--- EXCERPTED RECORDS ---

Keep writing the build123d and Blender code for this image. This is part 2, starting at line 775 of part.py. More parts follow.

---
--- EXCERPTED RECORDS ---

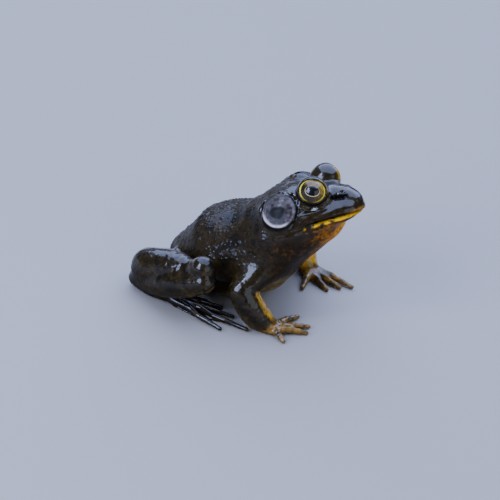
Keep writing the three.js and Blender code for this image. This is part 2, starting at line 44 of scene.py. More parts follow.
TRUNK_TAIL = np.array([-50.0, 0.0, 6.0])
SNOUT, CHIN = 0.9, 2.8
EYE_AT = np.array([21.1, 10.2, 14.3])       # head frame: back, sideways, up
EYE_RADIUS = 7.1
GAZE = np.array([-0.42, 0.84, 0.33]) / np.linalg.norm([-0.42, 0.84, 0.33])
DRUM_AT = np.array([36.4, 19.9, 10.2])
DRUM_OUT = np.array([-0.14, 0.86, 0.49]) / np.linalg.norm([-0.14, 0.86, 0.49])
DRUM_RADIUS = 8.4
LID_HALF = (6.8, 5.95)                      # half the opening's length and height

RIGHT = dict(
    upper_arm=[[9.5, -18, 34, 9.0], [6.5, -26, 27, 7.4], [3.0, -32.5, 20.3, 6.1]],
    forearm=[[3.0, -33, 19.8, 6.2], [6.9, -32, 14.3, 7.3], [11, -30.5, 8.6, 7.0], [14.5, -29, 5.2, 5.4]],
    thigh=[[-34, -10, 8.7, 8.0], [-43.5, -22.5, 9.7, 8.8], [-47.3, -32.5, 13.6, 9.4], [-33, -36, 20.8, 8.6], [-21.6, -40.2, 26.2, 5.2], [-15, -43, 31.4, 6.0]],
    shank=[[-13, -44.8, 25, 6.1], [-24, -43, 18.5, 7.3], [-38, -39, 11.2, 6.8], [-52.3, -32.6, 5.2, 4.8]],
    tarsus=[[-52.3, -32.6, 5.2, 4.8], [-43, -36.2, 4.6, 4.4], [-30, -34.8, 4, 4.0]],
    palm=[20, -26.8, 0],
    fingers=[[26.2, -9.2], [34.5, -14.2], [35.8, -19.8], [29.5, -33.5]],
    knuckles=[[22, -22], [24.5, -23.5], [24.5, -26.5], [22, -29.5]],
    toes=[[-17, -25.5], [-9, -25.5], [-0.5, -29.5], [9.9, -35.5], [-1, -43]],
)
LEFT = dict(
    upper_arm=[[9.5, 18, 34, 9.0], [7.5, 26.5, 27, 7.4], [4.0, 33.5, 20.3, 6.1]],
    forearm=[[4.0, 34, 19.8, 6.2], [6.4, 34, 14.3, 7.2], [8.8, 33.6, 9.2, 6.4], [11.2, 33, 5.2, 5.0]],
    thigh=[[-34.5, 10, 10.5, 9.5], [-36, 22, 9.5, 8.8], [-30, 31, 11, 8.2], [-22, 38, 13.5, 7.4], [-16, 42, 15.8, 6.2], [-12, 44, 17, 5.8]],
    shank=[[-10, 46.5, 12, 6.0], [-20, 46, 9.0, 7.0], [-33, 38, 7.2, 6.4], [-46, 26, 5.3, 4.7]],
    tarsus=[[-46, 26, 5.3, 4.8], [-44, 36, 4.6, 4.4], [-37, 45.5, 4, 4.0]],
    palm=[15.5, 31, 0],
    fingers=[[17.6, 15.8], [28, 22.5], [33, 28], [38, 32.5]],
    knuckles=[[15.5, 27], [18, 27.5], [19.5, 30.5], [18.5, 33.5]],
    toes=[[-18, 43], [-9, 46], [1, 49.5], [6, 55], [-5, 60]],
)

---
--- EXCERPTED RECORDS ---

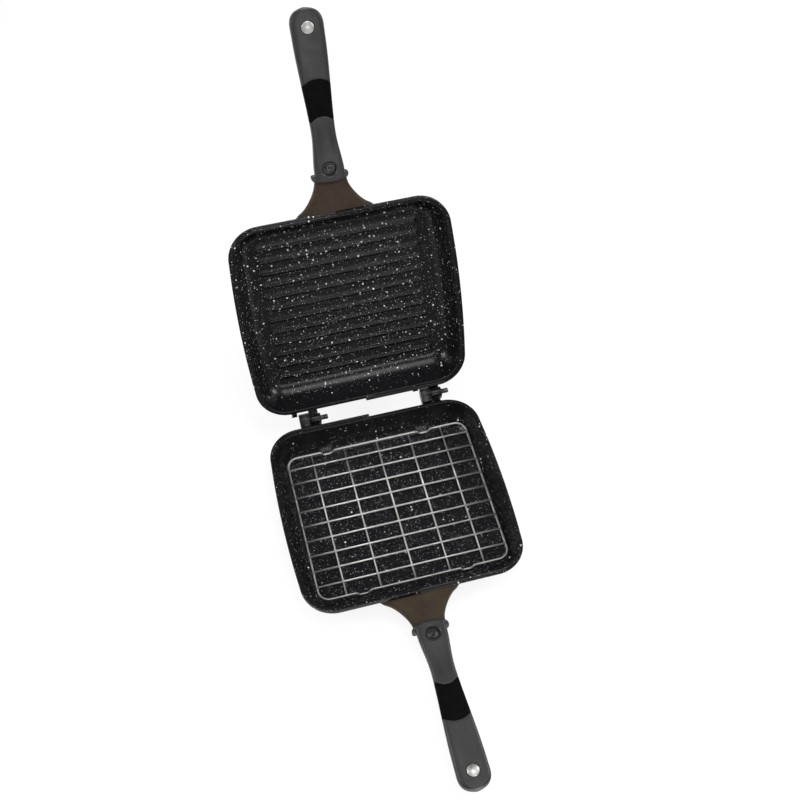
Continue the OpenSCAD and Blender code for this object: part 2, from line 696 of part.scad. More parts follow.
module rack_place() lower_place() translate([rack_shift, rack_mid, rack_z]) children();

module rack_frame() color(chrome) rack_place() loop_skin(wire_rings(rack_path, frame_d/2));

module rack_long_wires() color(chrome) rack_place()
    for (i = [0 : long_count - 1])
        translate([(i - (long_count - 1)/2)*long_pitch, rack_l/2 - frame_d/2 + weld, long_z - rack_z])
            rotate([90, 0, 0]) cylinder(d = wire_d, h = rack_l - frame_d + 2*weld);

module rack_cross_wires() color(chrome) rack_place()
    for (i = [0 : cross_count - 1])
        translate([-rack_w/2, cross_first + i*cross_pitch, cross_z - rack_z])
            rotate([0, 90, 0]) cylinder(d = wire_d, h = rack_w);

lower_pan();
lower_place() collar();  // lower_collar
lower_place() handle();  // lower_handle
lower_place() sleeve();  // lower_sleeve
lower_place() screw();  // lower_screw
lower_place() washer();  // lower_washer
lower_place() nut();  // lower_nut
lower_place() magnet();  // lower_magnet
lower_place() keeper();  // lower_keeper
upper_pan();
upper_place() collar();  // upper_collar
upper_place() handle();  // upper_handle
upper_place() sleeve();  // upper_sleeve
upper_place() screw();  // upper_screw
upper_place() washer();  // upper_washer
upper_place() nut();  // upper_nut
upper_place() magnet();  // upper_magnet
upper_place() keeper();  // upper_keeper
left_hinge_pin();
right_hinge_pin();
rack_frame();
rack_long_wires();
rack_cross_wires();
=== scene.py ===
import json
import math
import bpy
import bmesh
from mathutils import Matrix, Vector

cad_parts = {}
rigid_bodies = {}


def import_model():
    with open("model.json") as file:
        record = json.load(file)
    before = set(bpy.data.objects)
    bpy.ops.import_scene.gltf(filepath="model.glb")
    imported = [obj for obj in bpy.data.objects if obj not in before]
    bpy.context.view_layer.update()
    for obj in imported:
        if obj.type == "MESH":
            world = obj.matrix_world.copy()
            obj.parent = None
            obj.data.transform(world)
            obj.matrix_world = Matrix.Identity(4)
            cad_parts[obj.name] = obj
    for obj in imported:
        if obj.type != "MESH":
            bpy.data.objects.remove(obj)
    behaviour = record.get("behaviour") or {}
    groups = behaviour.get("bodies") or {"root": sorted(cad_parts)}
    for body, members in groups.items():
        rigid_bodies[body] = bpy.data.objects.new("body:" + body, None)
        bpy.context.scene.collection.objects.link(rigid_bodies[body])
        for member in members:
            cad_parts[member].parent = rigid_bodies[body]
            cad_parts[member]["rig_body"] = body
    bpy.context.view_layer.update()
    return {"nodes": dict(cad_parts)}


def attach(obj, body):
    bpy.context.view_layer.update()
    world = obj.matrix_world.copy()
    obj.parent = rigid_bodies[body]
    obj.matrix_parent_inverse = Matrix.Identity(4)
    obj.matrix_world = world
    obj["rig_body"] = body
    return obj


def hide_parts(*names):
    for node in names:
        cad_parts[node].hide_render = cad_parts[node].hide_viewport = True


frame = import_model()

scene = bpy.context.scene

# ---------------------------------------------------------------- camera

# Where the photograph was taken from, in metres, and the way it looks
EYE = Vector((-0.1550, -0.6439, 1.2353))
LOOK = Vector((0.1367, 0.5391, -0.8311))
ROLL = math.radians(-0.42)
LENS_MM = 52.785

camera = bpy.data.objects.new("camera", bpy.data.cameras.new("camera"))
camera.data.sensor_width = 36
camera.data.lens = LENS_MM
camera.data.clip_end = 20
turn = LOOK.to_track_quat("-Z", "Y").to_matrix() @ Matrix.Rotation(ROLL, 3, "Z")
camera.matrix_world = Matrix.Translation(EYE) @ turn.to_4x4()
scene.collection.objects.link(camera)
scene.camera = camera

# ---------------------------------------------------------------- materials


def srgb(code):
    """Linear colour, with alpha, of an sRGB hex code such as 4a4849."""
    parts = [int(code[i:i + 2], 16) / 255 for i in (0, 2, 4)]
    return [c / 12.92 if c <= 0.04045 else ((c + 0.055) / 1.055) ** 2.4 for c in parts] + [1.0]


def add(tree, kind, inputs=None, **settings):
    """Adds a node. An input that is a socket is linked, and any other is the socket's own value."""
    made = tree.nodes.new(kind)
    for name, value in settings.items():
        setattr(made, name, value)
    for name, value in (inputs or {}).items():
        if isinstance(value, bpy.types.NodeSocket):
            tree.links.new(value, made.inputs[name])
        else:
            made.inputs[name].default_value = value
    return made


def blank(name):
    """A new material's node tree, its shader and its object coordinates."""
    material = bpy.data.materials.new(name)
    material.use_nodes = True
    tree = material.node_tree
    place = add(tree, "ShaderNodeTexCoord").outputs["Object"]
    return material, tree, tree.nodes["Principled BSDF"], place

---

> [WHAT IS REQUIRED]:
Of the entries above, repeat exactly the lines from the line with "lower_pan();" through the line with "for body, members", both of them included.

> [OUTPUT OF THE EXERCISE]:
lower_pan();
lower_place() collar();  // lower_collar
lower_place() handle();  // lower_handle
lower_place() sleeve();  // lower_sleeve
lower_place() screw();  // lower_screw
lower_place() washer();  // lower_washer
lower_place() nut();  // lower_nut
lower_place() magnet();  // lower_magnet
lower_place() keeper();  // lower_keeper
upper_pan();
upper_place() collar();  // upper_collar
upper_place() handle();  // upper_handle
upper_place() sleeve();  // upper_sleeve
upper_place() screw();  // upper_screw
upper_place() washer();  // upper_washer
upper_place() nut();  // upper_nut
upper_place() magnet();  // upper_magnet
upper_place() keeper();  // upper_keeper
left_hinge_pin();
right_hinge_pin();
rack_frame();
rack_long_wires();
rack_cross_wires();
=== scene.py ===
import json
import math
import bpy
import bmesh
from mathutils import Matrix, Vector

cad_parts = {}
rigid_bodies = {}


def import_model():
    with open("model.json") as file:
        record = json.load(file)
    before = set(bpy.data.objects)
    bpy.ops.import_scene.gltf(filepath="model.glb")
    imported = [obj for obj in bpy.data.objects if obj not in before]
    bpy.context.view_layer.update()
    for obj in imported:
        if obj.type == "MESH":
            world = obj.matrix_world.copy()
            obj.parent = None
            obj.data.transform(world)
            obj.matrix_world = Matrix.Identity(4)
            cad_parts[obj.name] = obj
    for obj in imported:
        if obj.type != "MESH":
            bpy.data.objects.remove(obj)
    behaviour = record.get("behaviour") or {}
    groups = behaviour.get("bodies") or {"root": sorted(cad_parts)}
    for body, members in groups.items():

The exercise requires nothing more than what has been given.